Scale is a nasty little brown bug that looks like a brown bump on a succulent or new woody growth on a plant. If you scrape it off with your fingernail (or toilet paper) It should come right off without damaging the leaf. You can usually tell when you have scale because you will have sticky spray coating the leaves or windowsill or furniture. It’s pretty nasty.
For scale, use insecticidal soap (I use a spray variety that I can get at Home Depot for about $3 a bottle, but you can make your own. Homemade doesn’t seem to work as well.) This only works if you spray it constantly(a few times over a course of 3-4 weeks), and it is a mess–obviously spraying something on a plant in the house is a pain. I take things to my basement utility sink and have at them. I use this only on high value houseplants, otherwise they get chucked before the scale creeps to another plant. You have to be vigilant about scale because the moving teenage scales are miniscule and can creep up and kill plants. They can also make plants so nasty that you wouldn’t keep them. My orchids and lemon tree are the most susceptible. Both are infested after I put them out for the summer, but if I control it before I bring them in the house, they are usually fine throughout the winter.

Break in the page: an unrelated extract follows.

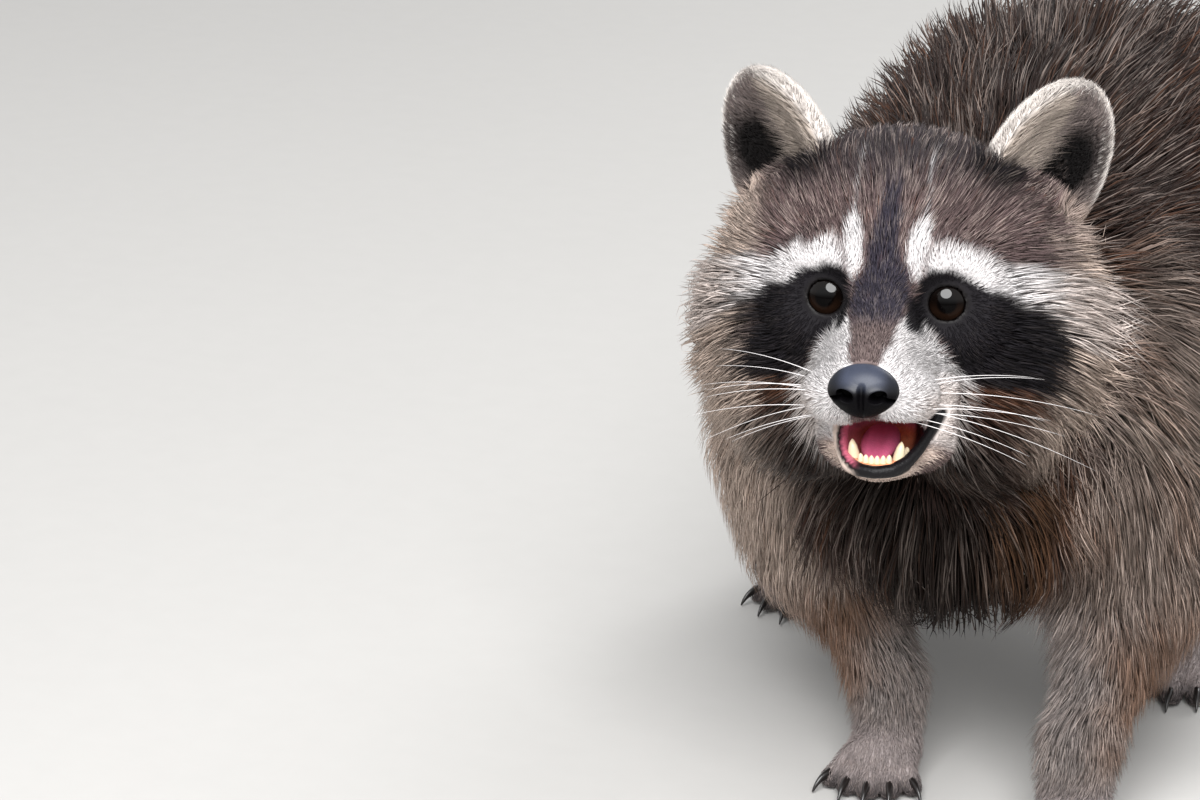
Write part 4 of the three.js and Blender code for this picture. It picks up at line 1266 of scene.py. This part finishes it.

My lemon tree suffers from chlorosis, where the leaves yellow and drop because they can’t get the available iron out of the soil because the pH is screwed up. Periodically (when I remember) I add bloodmeal to the top of the potting soil, which seems to help. One of these days I am going to put the tree in the right mix so this stops happening.
Whitefly and mites are two annoying pests that will spread to other plants. I usually spray with insecticidal soap before I bring plants in for the winter and that seems to do the trick. Last year, I ended up throwing out all of my Fuschias midwinter because they were infested with whitefly. I also lost a schefflera to scale. This winter (knock wood) I haven’t lost anything yet, but there is still plenty of time. I think it likely that I will lose my jewel orchid- it is not looking well.
Rust, particularly Amaryllis Rust (which is properly called something in latin) can be prevented by not buying Amaryllis bulbs that have traces of red on the bulbs, as if they have been marked on leaf edges by a red marker. Amaryllis are also susceptible to the fungus gnats mentioned above.
I usually lose one houseplant per winter to some problem. As with most things, you can minimize your losses by prevention and early detection. And don’t be afraid to throw something away or ask for help. Often, unexplained problems can be dealt with by simply watering more or less (the more common cause of houseplant failure), fertilizing, or moving it to a better, brighter (in rare cases, darker) window. If you see pests, act quickly- with houseplants, you often have to sacrifice one for the good of many if an infestation is serious.